Transport coefficients of isotopic mixtures of noble gases based on ab initio potentials

Abstract

The transport coefficients such as viscosity, thermal conductivity, diffusion and thermal diffusion of neon, argon, krypton, and xenon are computed for a wide range of temperatures taking into consideration their real isotopic compositions. A new concept of isotopic thermal diffusion factor is introduced and calculated. The Chapman–Enskog method based on the 10th order approximation with respect to the Sonine polynomial expansion is applied. Ab initio potentials of interatomic interactions are employed to compute the transport cross-sections as they are part of the coefficient expressions. To study the influence of the isotopic composition, the same transport coefficients have been calculated for the single gases having an average atomic mass. The estimated numerical error of the present results is a function of the temperature and is different for each coefficient. At the room temperature, the relative numerical error of viscosity, thermal conductivity and diffusion coefficient is on the order of 10⁻⁶. The numerical error of the thermal diffusion factor affects the fifth decimal digit.

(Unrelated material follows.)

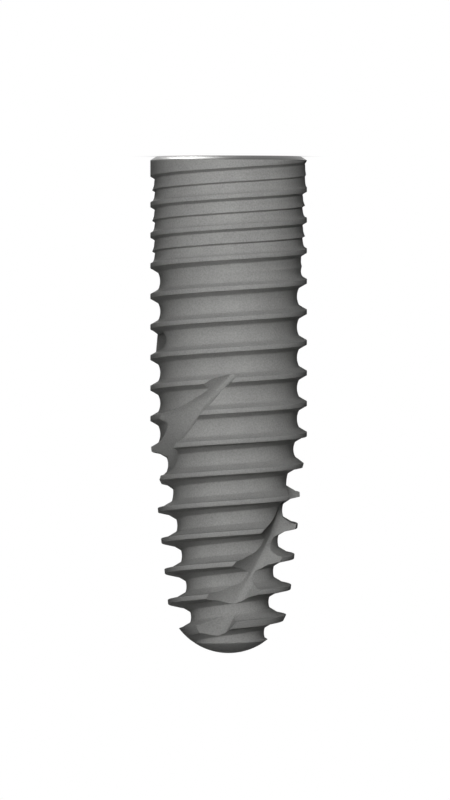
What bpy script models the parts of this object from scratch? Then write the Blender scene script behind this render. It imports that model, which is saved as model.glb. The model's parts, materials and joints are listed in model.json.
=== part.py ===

The influence of the isotopic composition on viscosity and thermal conductivity depends on the gas species. It is negligible for argon and significant (about 0.02%) for xenon, while neon and krypton are weakly affected by the isotopic composition. The diffusion coefficient for each pair of isotopes differs from the corresponding self-diffusion coefficient by about 3%. The thermal diffusion factor of each isotope differs from the thermal self-diffusion factor in the third decimal digit.